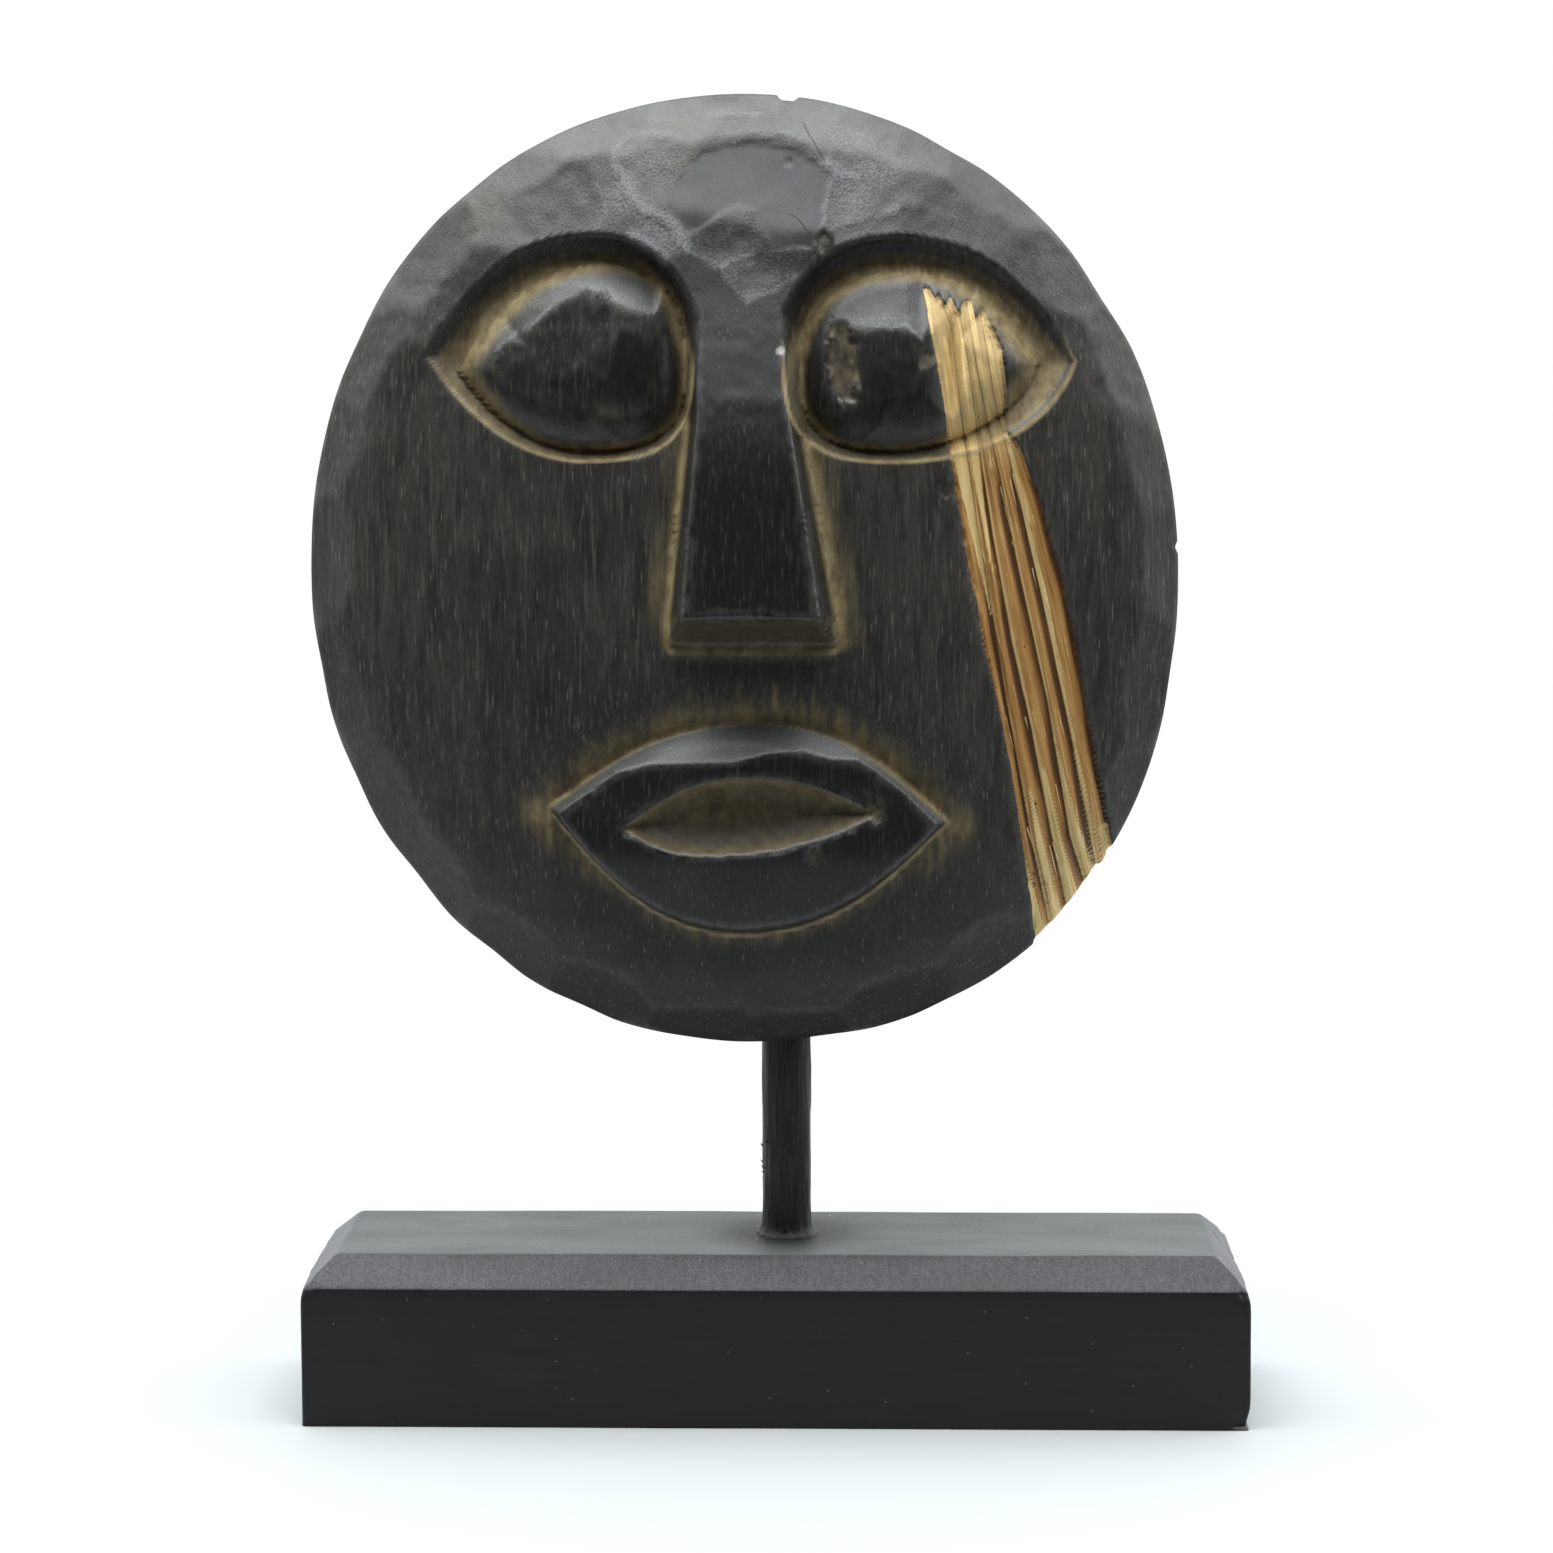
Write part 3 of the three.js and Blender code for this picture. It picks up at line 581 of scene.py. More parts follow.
def carve(x, z):
    """The front's rise above the back, and what its finish needs to know at each place."""
    across, up = x * half_width, z * half_height
    by_hand = lambda sx, sz: sz > 0.5 and abs(sx - 0.05) < 0.63 and reach(sx, sz) < 0.9
    scoops = ring_scoops(crown_cuts, 1, lambda sx, sz: not by_hand(sx, sz))
    top = adzed(x, z, crown, scoops + list(forehead_scoops), softness=0.4)
    low_face = adzed(x, z, cheek, ring_scoops(cheek_cuts, 2000), softness=0.8, curved=False)
    brow = np.interp(x, [point[0] for point in brow_line], [point[1] for point in brow_line])
    below_brow = smooth_step(-7, 7, (brow - z) * half_height)
    rise = mix(top, soft_min(top, low_face, 1.2), below_brow)
    bridge = nose_front(z) - 9 * (np.abs(x) / 0.3) ** 2
    bridge = bridge - 28 * smooth_step(0.52, 0.22, z) - 12 * smooth_step(0.6, 0.9, z)
    bridge = bridge - 60 * smooth_step(0.2, -0.3, z)
    rise = soft_max(rise, bridge, 2.5)
    rise = rise + 0.22 * ripple(across, up, 21, 11) + 0.1 * ripple(across, up, 8, 12)
    rise = rise + 0.12 * gouges(across, up, 9, 13, 13)
    dust = np.zeros(x.shape)
    lip, shade = np.zeros(x.shape), np.zeros(x.shape)
    polish = 0.6 * smooth_step(0.5, 0.6, z)
    for rim, ball, cut_flats in zip(eye_rims, eyeballs, eyeball_flats):
        rise, dust, this_lip, this_shade = with_eye(x, z, rise, dust, rim, ball, cut_flats)
        lip, shade = np.maximum(lip, this_lip), np.maximum(shade, this_shade)
        polish = np.where(distance(x, z, almond(**ball)) < 0, 0.8, polish)
    face = rise
    rise, dust = with_nose(x, z, rise, dust)
    polish = np.maximum(polish, smooth_step(1, 4, rise - face))
    rise, dust = with_mouth(x, z, rise, dust)
    polish = np.where(distance(x, z, lens(**lips)) < 0, 1, polish)
    rise, band = with_band(x, z, rise)
    brown, pale = np.zeros(x.shape), np.zeros(x.shape)
    for number, (place, half, turn, depth, tint) in enumerate(chips):
        chip = flake(x, z, place, half, turn, 60 + 3 * number)
        rise = rise - depth * chip * (1 + 0.3 * ripple(across, up, 1.6, 90 + number))
        brown, pale = np.maximum(brown, chip * max(tint, 0)), np.maximum(pale, chip * max(-tint, 0))
    for place, radius in knots:
        away = np.hypot((x - place[0]) * half_width, (z - place[1]) * half_height) / radius
        brown = np.maximum(brown, 0.35 * smooth_step(1.2, 0.2, away + 0.25 * ripple(across, up, 3, 51)))
    # Dark spots on the eyeballs, darkened through the shade note.
    for place, half in eye_spots:
        away = np.hypot((x - place[0]) * half_width / half[0], (z - place[1]) * half_height / half[1])
        shade = np.maximum(shade, smooth_step(1.15, 0.75, away))
    in_mouth = distance(x, z, lens(**mouth))
    corner_line = np.interp(x, *zip(mouth["left"], mouth["right"]))
    lower_wall = 0.3 * smooth_step(0.02, -0.02, z - corner_line) * smooth_step(0.4, -0.8, in_mouth)
    mouth_shade = 0.5 * smooth_step(0.6, -0.6, in_mouth) + 0.17 * smooth_step(-0.8, -3.2, in_mouth)
    shade = np.maximum(shade, mouth_shade + lower_wall)
    crack = np.full(x.shape, no_crack)
    for line in cracks:
        beside = (x - along_line(line, z)) * half_width + 0.2 * ripple(up, across * 0, 1.8, 52)
        beside = np.where((z < line[0][1]) & (z > line[-1][1]), beside, no_crack)
        crack = np.where(np.abs(beside) < np.abs(crack), beside, crack)
    streaks = smooth_step(0.12, 0.6, ripple(across, up / 12, 1.3, 53))
    philtrum = streaks * np.exp(-((across - 4) / 22) ** 2) * np.exp(-(((up + 37) / 7) ** 2))
    dust = np.maximum(dust, 0.85 * philtrum)
    # Painted highlight, with some rubbing: the pale patches and pale ridges.
    scuffed_and_highlit = np.zeros(x.shape)
    for place, half, turn in pale_patches:
        scuffed_and_highlit = np.maximum(scuffed_and_highlit, 0.6 * blot(x, z, place, half, turn))
    strayed_x = x + 0.004 * ripple(across, up, 2.5, 54)
    strayed_z = z + 0.004 * ripple(across, up, 2.5, 55)
    for line, half, pale_share in pale_ridges:
        beside = distance(strayed_x, strayed_z, line, closed=False)
        pale_ridge = pale_share * np.exp(-((beside / half) ** 2))
        scuffed_and_highlit = np.maximum(scuffed_and_highlit, pale_ridge)
        rise = rise + 0.22 * pale_ridge
    dark, smooth = np.zeros(x.shape), np.zeros(x.shape)
    for outline, darker, smoother in face_flats:
        inside = smooth_step(0.7, -0.7, distance(strayed_x, strayed_z, outline))
        dark, smooth = np.maximum(dark, darker * inside), np.maximum(smooth, smoother * inside)
        rise = rise - 0.12 * inside * smooth_step(0.36, 0.5, z)
    lumps = 0.08 * ripple(across, up, 2.6, 58) + 0.14 * ripple(across, up, 4.6, 59)
    rise = rise + lumps * (1 - 0.9 * smooth) * smooth_step(0.2, 0.4, z)
    return rise, {
        "dust": dust, "brown": brown, "pale": pale, "shade": shade, "crack": crack, "lip": lip,
        "polish": polish, "scuff": scuffed_and_highlit, "smooth": smooth,
        "dark": dark * (dust < 0.1) * smooth_step(0.22, 0.46, z), **band,
    }


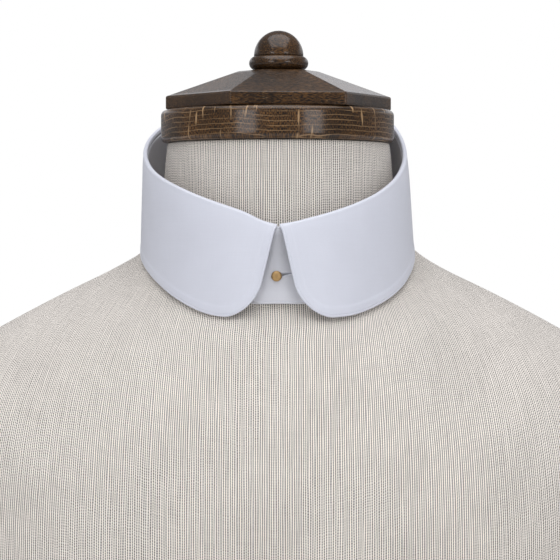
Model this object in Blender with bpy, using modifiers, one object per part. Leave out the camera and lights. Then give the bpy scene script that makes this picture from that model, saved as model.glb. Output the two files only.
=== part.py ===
"""Detachable club collar of starched white cotton, worn round the neck of a limbless dress form.

The leaf is the deep turned-down fall with rounded front corners. The band stands inside it, laps
over itself at the front and is closed there by a brass stud. The form is a plain linen-covered
bust with a turned wooden neck ring, a six-sided cap and a knob.

Units are metres, +Z is up and the front faces -Y. The origin is the middle of the form's flat base.
"""

import math
from collections import namedtuple

import bmesh
import bpy
from mathutils import Matrix, Vector

# Driving sizes of the collar
NECK_SIZE = 0.417  # round the band along its slope, a 16 1/2 inch collar
PLAN_SHARE = 0.9444  # the loop slopes down to the front, and its plan at the stud is this much shorter
BAND_RADIUS = NECK_SIZE / math.tau * PLAN_SHARE
CLOTH = 0.0010  # the starched plies of the leaf, and of the band
SEAM_GAP = 0.0006
COLLAR_LEVEL = 0.160  # above the base, near the stud

# The worn collar, one row for each direction round the neck, from the front (0) to the back (180).
# Heights are above COLLAR_LEVEL. The collar sits a little askew: a skew is added on the wearer's right
# and taken away on the left, the leaf's at both lower edges. The other columns are distances outside
# BAND_RADIUS, and the fold's radius.
COLLAR_COLUMNS = (
    "angle fold_top fold_skew band_foot leaf_foot leaf_skew band_out fold_out leaf_out roll"
).split()
COLLAR_ROWS = (
    (0, 0.0262, 0.0, -0.0113, -0.0180, 0.0, 0.0000, 0.0035, 0.0066, 0.00165),
    (15, 0.0312, 0.0015, -0.0107, -0.0180, 0.0, 0.0000, 0.0034, 0.0066, 0.00155),
    (30, 0.0364, 0.0019, -0.0047, -0.0163, 0.0003, 0.0001, 0.0031, 0.0063, 0.00120),
    (45, 0.0422, 0.0020, 0.0008, -0.0102, 0.0011, 0.0002, 0.0026, 0.0058, 0.00105),
    (60, 0.0487, 0.0014, 0.0068, -0.0021, 0.0016, 0.0004, 0.0021, 0.0052, 0.00095),
    (75, 0.0558, 0.0006, 0.0135, 0.0062, 0.0008, 0.0006, 0.0013, 0.0044, 0.00090),
    (90, 0.0636, 0.0, 0.0198, 0.0130, 0.0, 0.0008, 0.0009, 0.0040, 0.00085),
    (105, 0.0724, -0.0012, 0.0265, 0.0195, -0.0010, 0.0010, 0.0005, 0.0041, 0.00085),
    (120, 0.0798, -0.0022, 0.0335, 0.0260, -0.0012, 0.0012, -0.0001, 0.0043, 0.00085),
    (150, 0.0860, -0.0012, 0.0408, 0.0336, -0.0005, 0.0015, -0.0012, 0.0050, 0.00085),
    (180, 0.0880, 0.0, 0.0430, 0.0362, 0.0, 0.0016, -0.0018, 0.0052, 0.00085),
)
LEAN = -0.027  # sideways, for each metre up

# The leaf: its front edges slant apart below the fold and end in round corners
LEAF_RADIUS = 0.0685  # turns a distance round the leaf into an angle
FRONT_HALF_GAP = 0.00103
FRONT_SLANT = 0.235
FRONT_LEAN = 0.038  # the opening stands upright, against the lean of the neck
FRONT_SHIFT = -0.0003
SLANT_FADES_BY = 0.070  # along the leaf from its front edge
CORNER_RADIUS = 0.0170
CORNER_COLUMNS = 9
SIDE_COLUMNS = 25
LEAF_ROWS = 8
LEAF_OPENING = 1.25  # power by which the leaf moves away from the band below the fold
ROLL_STEPS = 5
TURNED_IN = 0.0011  # how far the fold reaches down inside before the band starts

# The band: two ends that lap at the front, each with a buttonhole, and one buttonhole at the back
LAP_OFFSET = 0.00068  # one lapped end lies this far out, the other this far in
LAP_FULL_TO = math.radians(17)
LAP_ENDS_AT = math.radians(42)
TAB_LENGTH = 0.017  # past the centre front
TAB_STRAIGHT = 0.0085  # of that length, before the end rounds off
TAB_STEPS = 6
TAB_TIP = math.radians(79)
BAND_COLUMNS = 66
BAND_SHARES = (0.0, 0.12, 0.24, 0.50, 0.64, 0.78, 0.90, 1.0)
SLIT_HALF = 0.0003
SLIT_LENGTH = 0.0110
BACK_SLIT_LENGTH = 0.0140
ROUND_OFF = 1e-7

# The stud
STUD_X = -0.0008
STUD_HEIGHT = 0.0020
SHANK_RADIUS = 0.0010
EYELET_RADIUS = SHANK_RADIUS + 0.0006
HEAD_RADIUS = 0.0025
HEAD_DEPTH = 0.0017
HEAD_SIDE = 0.0005
HEAD_STEPS = 4
PLATE_RADIUS = 0.0055
PLATE_DEPTH = 0.0010
STUD_EDGE = 0.0003
STUD_SIDES = 24
HEAD_GAP = 0.00035
PLATE_GAP = 0.00065  # at the middle of the flat plate, as the band curves towards its rim

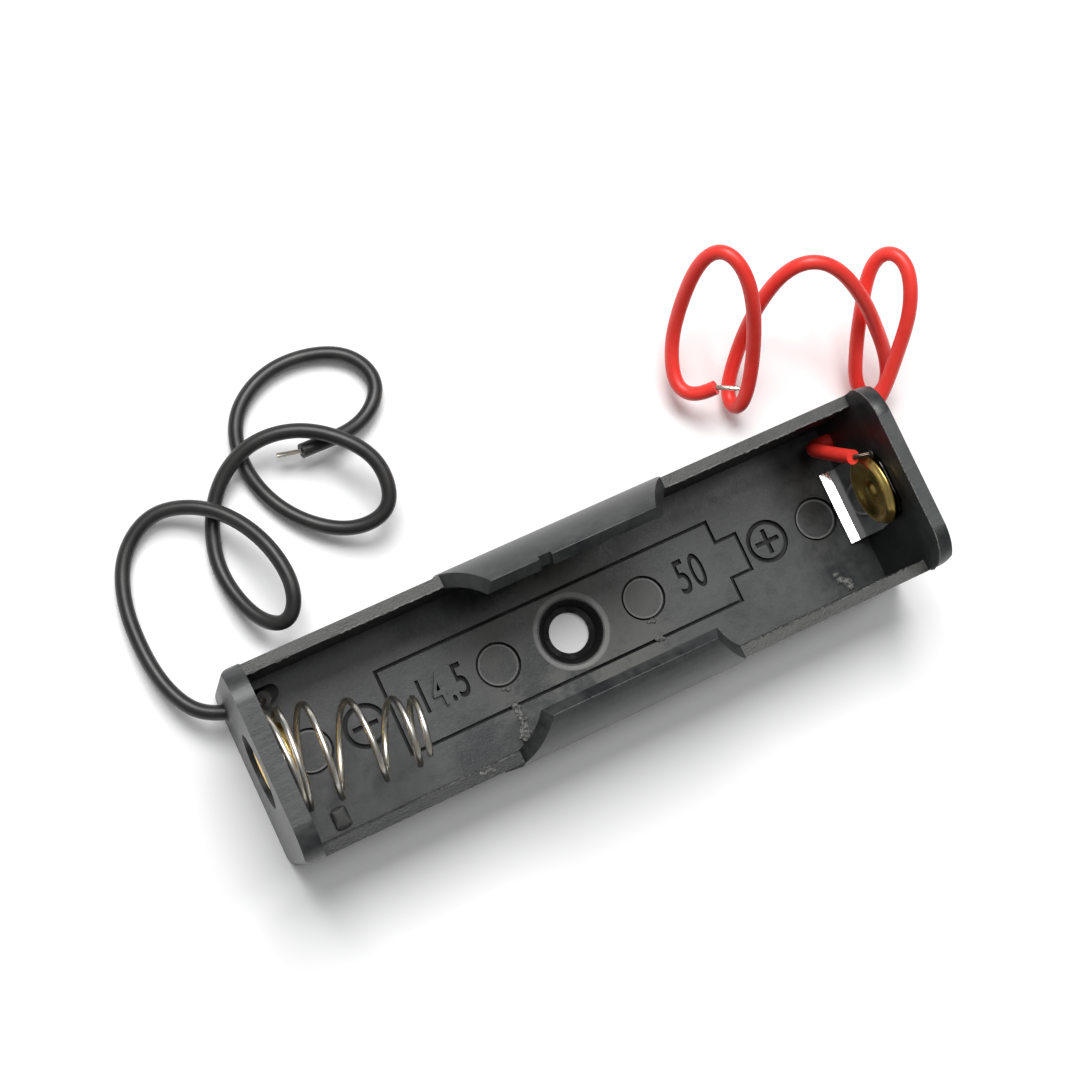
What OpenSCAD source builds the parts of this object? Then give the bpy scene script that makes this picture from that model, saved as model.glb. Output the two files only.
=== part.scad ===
// Holder for one cylindrical cell: a moulded tray with gripping wings, a conical
// spring and a dished rivet as contacts, and two soldered leads.
// Origin: on the underside, at the axis of the screw hole. +X points to the
// positive end, +Z points out of the open bay.

/* [Tray] */
// Length over both end plates, at the underside
tray_l = 60; // [58:0.5:64]
// Clear width between the side walls
bay_w = 14.6; // [14.2:0.1:16]
// Thickness of each side wall
side_t = 1.0; // [0.8:0.1:1.6]
// Height of the side walls
side_h = 10.6; // [9:0.1:12]
// Thickness of the floor
floor_t = 1.5; // [1.3:0.1:2.2]
// Thickness of the end plate that carries the spring
minus_plate_t = 2.0; // [1.6:0.1:2.6]
// Thickness of the end plate that carries the dished rivet
plus_plate_t = 1.6; // [1.4:0.1:2.6]
// Height of the end plates
plate_h = 15; // [14:0.1:17]
// Radius of the end plates' top corners
plate_corner_r = 3.2; // [1.5:0.1:4]
// Lean of each end plate's outer face, from the underside to the top
plate_draft = 0.35; // [0.1:0.05:0.8]
// Radius of the tray's upright corners
upright_r = 1.2; // [0.4:0.1:1.8]
// Radius along the tray's long bottom edges
bottom_r = 0.6; // [0.3:0.1:1]

/* [Wings] */
// Diameter of the cell that the wings hold
cell_d = 14.5; // [14:0.1:14.6]
// Gap between the cell and each wing
wing_gap = 0.15; // [0.05:0.05:0.4]
// Thickness of each wing
wing_t = 1.2; // [0.9:0.1:1.6]
// Length of each wing where it leaves the side wall
wing_root_l = 20.6; // [16:0.2:30]
// Length of each wing along its tip
wing_tip_l = 15; // [8:0.2:15.8]
// How far each wing wraps over the cell, from the cell's middle, in degrees
wing_wrap = 47; // [35:1:58]
// Place of the nick in the rear wing's tip, along the tray
nick_x = -2.6; // [-6:0.2:6]
// Length of that nick
nick_l = 1.1; // [0.4:0.1:3]
// Depth of that nick
nick_depth = 0.35; // [0.1:0.05:0.6]

/* [Floor] */
// Diameter of the screw hole
screw_d = 3.6; // [3:0.1:4.2]
// Diameter of the seat for the screw's head
screw_head_d = 6; // [5:0.1:7]
// Depth of the seat for the screw's head
screw_head_depth = 1.1; // [0.6:0.1:1.2]
// Width of the bevel round the screw's seat
screw_bevel = 0.4; // [0.1:0.1:0.8]
// Diameter of the round ejector marks
mark_d = 3.8; // [2.5:0.1:4.5]
// Depth of the ejector marks
mark_depth = 0.15; // [0.05:0.05:0.4]
// Distance of the inner ejector marks from the screw hole
mark_inner_x = 7.1; // [6.5:0.1:9]
// Distance of the outer ejector marks from the screw hole
mark_outer_x = 24.7; // [18:0.1:25]

/* [Contacts] */
// Height of both contacts above the underside
contact_z = 9.0; // [8.6:0.1:9.6]
// Diameter of the rivets' dished heads
rivet_head_d = 6.5; // [5:0.1:6.8]
// Diameter of the heads where they bear
rivet_seat_d = 3.8; // [3.2:0.1:4.4]
// Height of the rivets' heads
rivet_head_t = 0.9; // [0.7:0.1:1.4]
// Diameter of the rivets' shanks
rivet_shank_d = 2.4; // [1.8:0.1:3]
// Diameter of the clinched tails
rivet_tail_d = 3.8; // [3.2:0.1:4.6]
// Diameter of the pocket that each clinched tail sits in
pocket_d = 6.4; // [5:0.1:8]
// Depth of that pocket, at mid height
pocket_depth = 0.75; // [0.4:0.05:0.9]
// Width of the solder lug
lug_w = 6.8; // [6:0.1:7.4]
// Thickness of the solder lug
lug_t = 0.3; // [0.2:0.05:0.4]
// Length of the lug's foot
lug_foot_l = 1.2; // [0.8:0.1:2]
// How far the lug stands off its end plate at the foot
lug_lean = 0.6; // [0.2:0.1:1]

/* [Spring] */
// Thickness of the spring's wire
spring_wire = 0.5; // [0.4:0.05:0.6]
// Mean diameter of the spring's base
spring_base_d = 8.4; // [7.4:0.1:9]
// Mean diameter of the spring's tip
spring_tip_d = 5.3; // [4.5:0.1:6.5]
// Distance between the free spring's first and last open turn
spring_rise = 10.4; // [8:0.2:11]
// Number of the spring's open turns
spring_turns = 4; // [3:0.25:4.5]
// Sideways lean of the free spring, in degrees
spring_lean = 12; // [0:1:14]

/* [Leads] */
// Diameter of the leads over their insulation
lead_d = 1.3; // [1:0.1:1.4]
// Diameter of the tinned strands
strand_d = 0.6; // [0.4:0.1:0.8]
// Distance of the lead holes from the tray's middle plane
lead_y = 5.8; // [5.6:0.1:6]
// Height of the lead holes
lead_z = 3.2; // [3:0.1:3.6]
// Gap between each lead and its hole
lead_gap = 0.15; // [0.1:0.05:0.2]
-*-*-
Retype only this portion of the data above: the line containing "What OpenSCAD source", the line containing "nick_depth = 0.35; // [0.1:0.05:0.6]", and all lines between them, exactly.

What OpenSCAD source builds the parts of this object? Then give the bpy scene script that makes this picture from that model, saved as model.glb. Output the two files only.
=== part.scad ===
// Holder for one cylindrical cell: a moulded tray with gripping wings, a conical
// spring and a dished rivet as contacts, and two soldered leads.
// Origin: on the underside, at the axis of the screw hole. +X points to the
// positive end, +Z points out of the open bay.

/* [Tray] */
// Length over both end plates, at the underside
tray_l = 60; // [58:0.5:64]
// Clear width between the side walls
bay_w = 14.6; // [14.2:0.1:16]
// Thickness of each side wall
side_t = 1.0; // [0.8:0.1:1.6]
// Height of the side walls
side_h = 10.6; // [9:0.1:12]
// Thickness of the floor
floor_t = 1.5; // [1.3:0.1:2.2]
// Thickness of the end plate that carries the spring
minus_plate_t = 2.0; // [1.6:0.1:2.6]
// Thickness of the end plate that carries the dished rivet
plus_plate_t = 1.6; // [1.4:0.1:2.6]
// Height of the end plates
plate_h = 15; // [14:0.1:17]
// Radius of the end plates' top corners
plate_corner_r = 3.2; // [1.5:0.1:4]
// Lean of each end plate's outer face, from the underside to the top
plate_draft = 0.35; // [0.1:0.05:0.8]
// Radius of the tray's upright corners
upright_r = 1.2; // [0.4:0.1:1.8]
// Radius along the tray's long bottom edges
bottom_r = 0.6; // [0.3:0.1:1]

/* [Wings] */
// Diameter of the cell that the wings hold
cell_d = 14.5; // [14:0.1:14.6]
// Gap between the cell and each wing
wing_gap = 0.15; // [0.05:0.05:0.4]
// Thickness of each wing
wing_t = 1.2; // [0.9:0.1:1.6]
// Length of each wing where it leaves the side wall
wing_root_l = 20.6; // [16:0.2:30]
// Length of each wing along its tip
wing_tip_l = 15; // [8:0.2:15.8]
// How far each wing wraps over the cell, from the cell's middle, in degrees
wing_wrap = 47; // [35:1:58]
// Place of the nick in the rear wing's tip, along the tray
nick_x = -2.6; // [-6:0.2:6]
// Length of that nick
nick_l = 1.1; // [0.4:0.1:3]
// Depth of that nick
nick_depth = 0.35; // [0.1:0.05:0.6]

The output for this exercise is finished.